Struggling with the dialectic of faith and works

This morning my son and I read the second Faith chapter in C.S. Lewis, Mere Christianity. He considers our struggle to understand the relative role of faith in Christ and our own efforts in living as a Christian. I found the following passages particularly helpful:
Christians have often disputed as to whether what leads the Christian home is good actions, or Faith in Christ. I have no right really to speak on such a difficult question, but it does seem to me like asking which blade in a pair of scissors is most necessary. A serious moral effort is the only thing that will bring you to the point where you throw up the sponge. Faith in Christ is the only thing to save you from despair at that point: and out of that Faith in Him good actions must inevitably come....

The Bible really seems to clinch the matter when it puts. the two things together into one amazing sentence. The first half is, 'Work out your own salvation with fear and trembling'- which looks as if everything depended on us and our good actions: but the second half goes on, 'For it is God who worketh in you'- which looks as if God did everything and we nothing. I am afraid that is the sort of thing we come up against in Christianity. I am puzzled, but I am not surprised. You see, we are now trying to understand, and to separate into watertight compartments, what exactly God does and what man does when God and man are working together. And, of course, we begin by thinking it is like two men working together, so that you could say, 'He did this bit and I did that.' But this way of thinking breaks down. God is not like that. He is inside you as well as outside: even if we could understand who did what, I do not think human language could properly express it. In the attempt to express it different Churches say different things. But you will find that even those who insist most strongly on the importance of good actions tell you need Faith; and even those who insist most strongly on Faith tell you to do good actions. At any rate that is as far as I can go.
The Bible verse Lewis is quoting is Phillipians 2:11-13. Until now I had not appreciated the logical tension (or dialectic) inherent in that verse.

Friday, April 2, 2010

There is no Good Friday without Easter!

Since it is Good Friday I read the chapter, "Was crucified, Dead, and Buried, He descended into Hell," from Karl Barth's Dogmatics in Outline [an exposition of the Apostle's Creed]. His summary is
In the death of Jesus Christ God has humiliated Himself and rendered Himself up, in order to accomplish His law upon sinful man by taking his place and thus once for all removing from him to Himself the curse that affects him, the punishment he deserves, the past he is hurrying to meet, the abandonment into which he has fallen.
Barth stresses the importance of not separating Good Friday and Easter, described as theologia crucis and theologia gloria. There is a tendency to gravitate more towards one than the other.
But we ought not to erect and fix any opposition. ... there is no Easter without Good Friday, but equally certainly there is no Good Friday without Easter!

Thursday, April 1, 2010

New DVD about science and Christianity

The Centre for Public Christianity just sent me a copy of a new DVD God Science which features interviews with scientists, philosophers, and historians about the relationship between science and faith. A few of the interviews can be seen online here.
On the DVD, I am interviewed about the concept of emergence in science and theology.
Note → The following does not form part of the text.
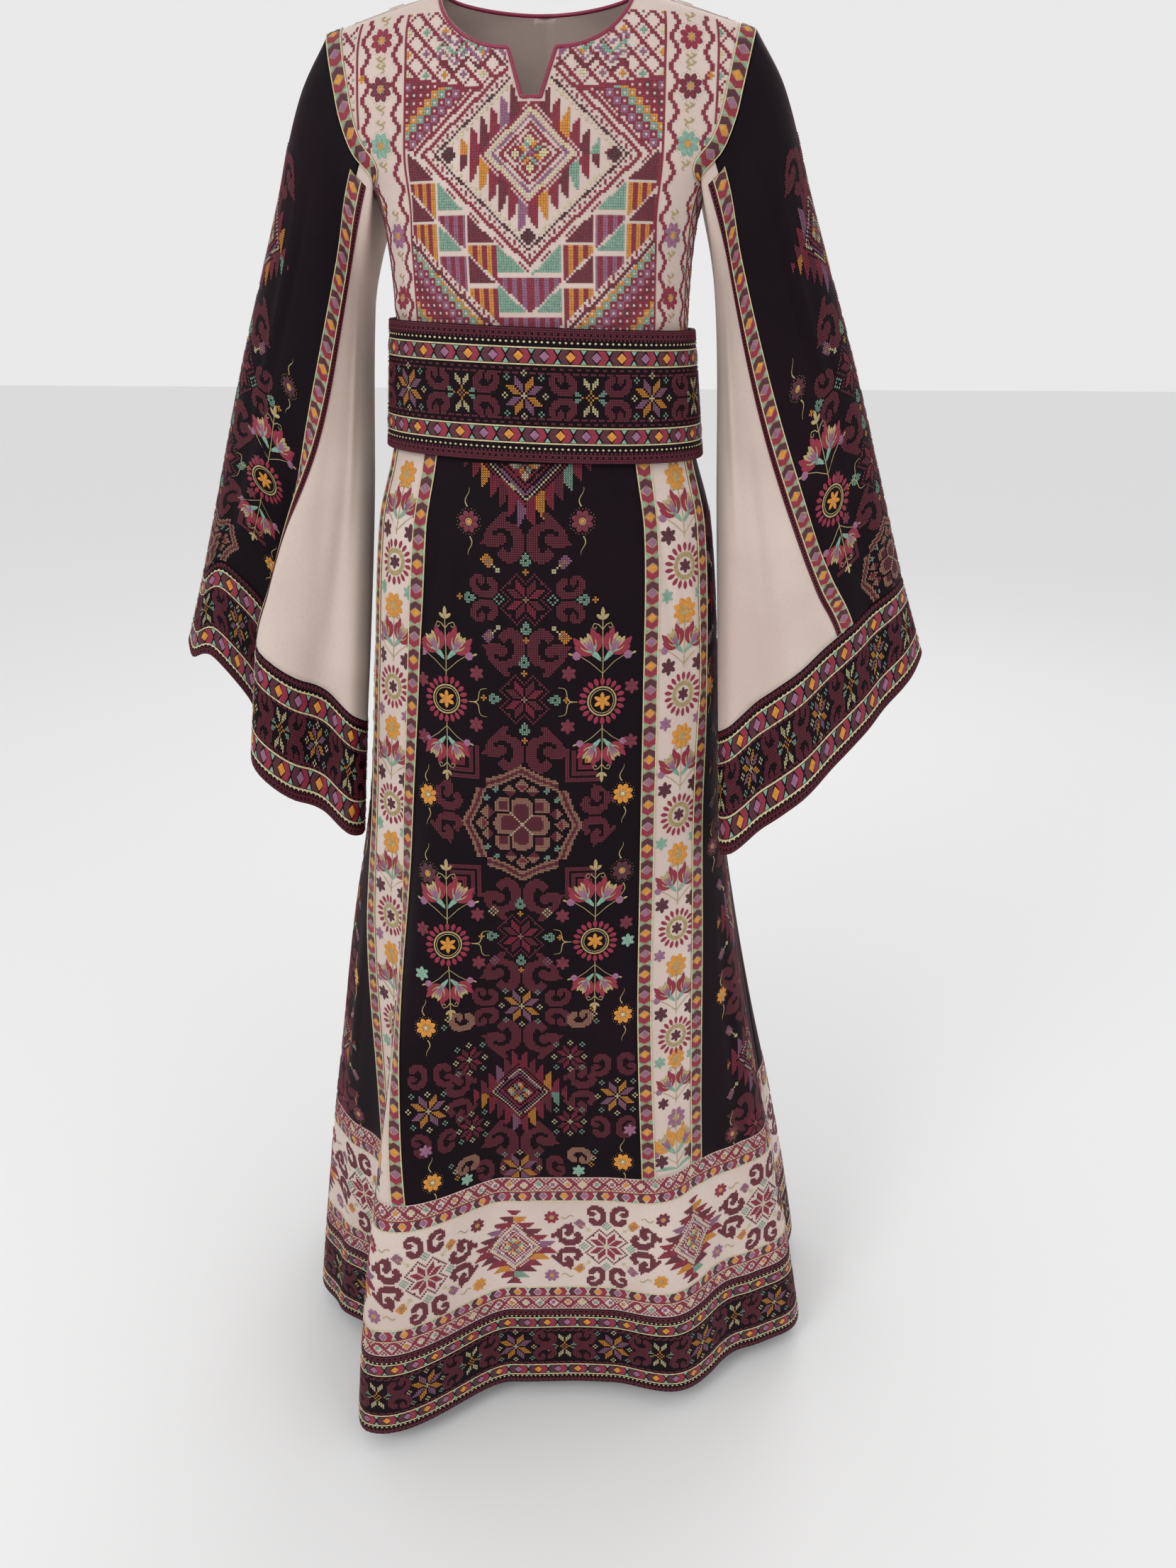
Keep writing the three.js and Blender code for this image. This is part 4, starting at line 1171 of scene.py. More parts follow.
def sleeve_from_outside(shape):
    """The sleeve with its degrees turned so that they grow to the right, seen from outside."""
    return lambda turn, down: sleeve(shape, turn * shape[0], down)


for name, shape in SLEEVES.items():
    side, form = shape[0], sleeve_from_outside(shape)
    for face, way in (("front", 1), ("back", -1)):
        centre = lambda down: way * side * sleeve_seam(shape, down)
        laid = Laid(form, centre, (2, SLEEVE_BAND_AT), (-14, 14), spread=30, step=2.0)
        ribbon(f"sleeve_ribbon_{name}_{face}", laid, 14, SLEEVE_BAND_AT - 1)
        bound = f"sleeve_binding_{name}_{face}"
        downs = np.linspace(14, SLEEVE_BAND_AT - 1, 76)[:, None]
        across = np.sort(-way * side * np.linspace(1.4, 12.8, 5))[None, :]
        strip = laid.at(across + 0 * downs, downs + 0 * across, 0.38)
        cloth_sheet(bound, strip, velvet, [], "burgundy_velvet", thickness=0.25)
        inner = -12.9 if across.min() < 0 else 7.7
        chart = Chart((inner, inner + 5.3), (15, SLEEVE_BAND_AT - 2), 1.8)
        j, i = np.indices(chart.threads.shape)
        chart.fill((i != 1) | (j % 2 == 0), "maroon")
        cross_stitches(f"{bound}_crosses", laid, chart, 0.3, 0, 1.3)


def follow(line, along, at):
    """Points at some lengths along a line, whose own points lie at the lengths given."""
    return np.stack([np.interp(at, along, line[:, k]) for k in range(3)], -1)


class Edged(Laid):
    """The bodice beside an armhole: across from the armhole's edge, and down from the shoulder."""

    def __init__(self, side, front, step=2.0):
        rows = np.linspace(BODICE_ROWS - 0.1, UNDERARM_ROW + 0.5, 75)
        shares = np.linspace(1, 0.78, 40)
        grid = np.stack([bodice(side * share, rows, front) for share in shares], 1)
        far = lengths(grid, 1)
        shares = np.arange(0, 24 + step, step)
        flat = np.stack([follow(line, row, shares) for row, line in zip(far, grid)])
        along = lengths(flat, 0)[:, 4]
        self.downs = np.arange(0, along[-1], step)
        self.points = np.stack([follow(flat[:, i], along, self.downs) for i in range(len(shares))], 1)
        self.away = -side if front else side  # 1 where the ribbon lies to the right of the armhole's edge
        self.points = self.points[:, :: self.away]
        self.low, self.step = min(0, 24 * self.away), step
        self.across = self.low + shares
        self.normals = grid_normals(self.points)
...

What is the Bible clear about?

The Bible is not clear about everything (diet, politics, science, free will vs. pre-destination, baptism, church government, ....)

But it is VERY clear about who God is, who we are, and how we can be in a covenantal relationship with God through Jesus. I found this statement (partly based on 2 Timothy 3:16) in the Westminster Confession of Faith helpful:
VII. All things in Scripture are not alike plain in themselves, nor alike clear unto all; yet those things which are necessary to be known, believed, and observed, for salvation, are so clearly propounded and opened in some place of Scripture or other, that not only the learned, but the unlearned, in a due use of the ordinary means, may attain unto a sufficient understanding of them.